In several European countries laws have also been passed banning fast food advertising targeting children as well as candy machines in schools. Vast amount of taxpayers’ money is further spent in more or less fruitless campaigns directed at youths about eating healthy and exercising. 

This is a part of an ambitious goal to slightly cut the number of heart attacks expected to occur in the 2070s when today’s children reach their 60s. This investment also presumes that by half a century from now there will be no future major medical breakthroughs preventing atherosclerotic heart disease, in addition to other forms of age-related illness. 

I argue that taxes on junk food, national health campaigns, and a fat shaming culture do not lead us anywhere.There is no fountain of youth or solution to the public health crisis to be gained from fighting the obesity epidemic. On the contrary this preoccupation hurts society in the long term by distracting public opinion and researchers away from the real issue which is biological aging.
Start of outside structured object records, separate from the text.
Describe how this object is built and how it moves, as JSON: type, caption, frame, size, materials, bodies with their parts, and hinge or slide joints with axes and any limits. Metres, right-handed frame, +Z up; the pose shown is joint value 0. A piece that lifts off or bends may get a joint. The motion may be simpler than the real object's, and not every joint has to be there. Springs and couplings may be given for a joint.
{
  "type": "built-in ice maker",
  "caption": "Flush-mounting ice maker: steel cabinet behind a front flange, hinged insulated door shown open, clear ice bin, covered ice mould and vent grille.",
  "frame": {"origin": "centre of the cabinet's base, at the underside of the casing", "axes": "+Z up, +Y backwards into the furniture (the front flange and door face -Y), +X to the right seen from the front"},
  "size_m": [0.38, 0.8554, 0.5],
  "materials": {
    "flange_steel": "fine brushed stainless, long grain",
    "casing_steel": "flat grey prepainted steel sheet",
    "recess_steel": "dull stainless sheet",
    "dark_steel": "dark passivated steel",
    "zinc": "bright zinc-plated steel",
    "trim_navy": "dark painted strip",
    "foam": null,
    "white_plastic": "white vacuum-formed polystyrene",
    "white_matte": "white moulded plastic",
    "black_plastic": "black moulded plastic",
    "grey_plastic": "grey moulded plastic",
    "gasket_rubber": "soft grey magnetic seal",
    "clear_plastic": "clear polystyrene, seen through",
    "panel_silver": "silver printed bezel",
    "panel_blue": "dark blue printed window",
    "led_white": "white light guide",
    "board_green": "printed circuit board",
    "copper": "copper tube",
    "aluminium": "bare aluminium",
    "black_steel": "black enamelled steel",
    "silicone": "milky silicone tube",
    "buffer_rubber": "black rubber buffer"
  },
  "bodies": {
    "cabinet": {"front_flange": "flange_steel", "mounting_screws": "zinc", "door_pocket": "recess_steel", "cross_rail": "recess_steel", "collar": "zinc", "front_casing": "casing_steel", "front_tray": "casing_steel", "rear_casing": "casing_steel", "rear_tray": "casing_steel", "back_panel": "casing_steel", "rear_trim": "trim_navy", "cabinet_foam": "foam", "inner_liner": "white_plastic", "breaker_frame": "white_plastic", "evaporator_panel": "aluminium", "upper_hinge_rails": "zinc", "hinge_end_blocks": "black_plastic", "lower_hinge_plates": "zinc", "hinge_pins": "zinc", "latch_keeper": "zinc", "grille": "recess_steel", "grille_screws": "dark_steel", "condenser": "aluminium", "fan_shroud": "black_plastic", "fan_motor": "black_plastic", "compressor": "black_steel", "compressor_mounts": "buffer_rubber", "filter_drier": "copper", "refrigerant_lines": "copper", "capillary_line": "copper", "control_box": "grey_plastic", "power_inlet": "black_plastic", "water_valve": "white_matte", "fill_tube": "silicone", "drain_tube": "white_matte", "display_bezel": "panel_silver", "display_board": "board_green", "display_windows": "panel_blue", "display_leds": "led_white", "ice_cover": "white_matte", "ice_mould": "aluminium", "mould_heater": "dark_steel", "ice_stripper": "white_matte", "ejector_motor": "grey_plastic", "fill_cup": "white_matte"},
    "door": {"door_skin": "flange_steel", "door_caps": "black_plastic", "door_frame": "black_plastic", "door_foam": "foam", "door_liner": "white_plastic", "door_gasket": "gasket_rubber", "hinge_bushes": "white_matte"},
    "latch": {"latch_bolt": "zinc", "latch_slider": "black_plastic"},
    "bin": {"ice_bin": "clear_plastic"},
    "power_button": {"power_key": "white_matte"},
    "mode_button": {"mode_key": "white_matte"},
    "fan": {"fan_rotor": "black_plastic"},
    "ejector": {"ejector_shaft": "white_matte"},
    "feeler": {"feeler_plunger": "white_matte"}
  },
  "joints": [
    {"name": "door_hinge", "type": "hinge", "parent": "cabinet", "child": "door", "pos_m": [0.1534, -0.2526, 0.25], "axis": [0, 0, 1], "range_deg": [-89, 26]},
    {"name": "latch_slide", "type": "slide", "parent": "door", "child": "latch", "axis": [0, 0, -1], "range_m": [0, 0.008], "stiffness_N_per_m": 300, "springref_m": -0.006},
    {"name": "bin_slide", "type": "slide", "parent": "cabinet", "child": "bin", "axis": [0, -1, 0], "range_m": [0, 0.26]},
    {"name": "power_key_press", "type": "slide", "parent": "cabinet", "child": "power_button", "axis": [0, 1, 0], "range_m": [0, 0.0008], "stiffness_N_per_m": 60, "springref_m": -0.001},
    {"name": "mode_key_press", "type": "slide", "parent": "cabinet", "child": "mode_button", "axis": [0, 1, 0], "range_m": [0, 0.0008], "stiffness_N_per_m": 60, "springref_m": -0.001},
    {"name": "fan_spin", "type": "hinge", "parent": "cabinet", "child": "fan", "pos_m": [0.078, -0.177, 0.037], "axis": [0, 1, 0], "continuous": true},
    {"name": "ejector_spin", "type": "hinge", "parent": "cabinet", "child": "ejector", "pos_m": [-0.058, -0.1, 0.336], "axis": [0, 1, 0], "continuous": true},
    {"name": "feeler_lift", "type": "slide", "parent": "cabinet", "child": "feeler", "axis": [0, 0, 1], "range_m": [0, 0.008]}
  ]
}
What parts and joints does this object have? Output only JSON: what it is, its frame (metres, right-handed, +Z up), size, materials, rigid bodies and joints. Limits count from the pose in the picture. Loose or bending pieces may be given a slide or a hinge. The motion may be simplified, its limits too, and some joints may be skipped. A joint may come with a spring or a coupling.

But ‘obesity is very dangerous’ health experts argue, ‘it is a major cause of death and wastes billions in health care expenditure. Surely one can then rationalize also spending billions trying to combat obesity in order to achieve a net positive gain in economy and global health outcomes?’


Well, I argue that these figures need to be put into context.

A map of male obesity worldwide. Orange represents the highest percentage, while grey represents a lack of data. Credit: worldobesity.org

A map of male obesity worldwide. Orange represents the highest percentage, while grey represents a lack of data. Credit: worldobesity.org

In Western European countries such as Sweden 91% of all people born around 1950 currently reach the retirement age of 65. That figure includes drug addicts, victims of fatal accidents, suicides, smokers, alcoholics and the morbidly obese. Roughly 1% in contrast reach their 100th birthday, hence one can easily see that essentially 90% of all people die of aging between the ages of 65 and 100.

Nearly all obese people die of age-related causes that are sped up by unhealthy lifestyle choices, increasing rates of type 2 diabetes, atherosclerotic heart disease and certain forms of cancer. These deaths occur predominantly in the young-elderly age category of 60-75 years of age. There are many young obese people in Sweden, but only about a dozen heart attacks occur every year in people aged under 40. (It is unknown if these rare cases are related to lifestyle). Prior to the early 40s age group, suicide and accidents dominate the causes of death.
 
In conclusion if no-one was biologically over 40 years old we could expect that very few would die from obesity, and the main issues would be physical fitness and a mismatch with the skinny beauty ideal perpetuated by Western media. It therefore makes little sense to expend every effort possible to prevent young people from putting on weight, but it makes a lot of sense to spend energy trying improve the lives of the elderly, as they are in the real risk zone as a result of aging pathologies. On the contrary there is no scientific evidence backing up the notion driven by popular media that extreme longevity is possible to achieve through an unusually healthy lifestyle. The forms of aging damage that tend to cause mortality in the 85+ group have no quick, lifestyle fix. 

Credit; Tobyotter/Flickr

Credit; Tobyotter/Flickr

All statistics show that when you eliminate premature causes of death, most people are shifted towards the most common age of death at around 87 years old (depending on the country). The unhealthy, very obese person might end up living to 72, while the fit athlete could reach 89 for example. The difference in female life expectancy between the most long-lived japanese island Okinawa vs Sweden is a matter of 84 vs 87 years old.

This is why we should intervene and focus our resources on tackling the toxic consequences of aging causing frailty and enormous suffering in the elderly. The intrinsic aging process itself kills a massive 110,000 people every day, causing enormous human suffering and loss of economic productivity. Taxing sugary foods and shaming young people into having a poor body image is not the way we should go when it comes to dealing with the global challenge of runaway health expenditure and age-related disease.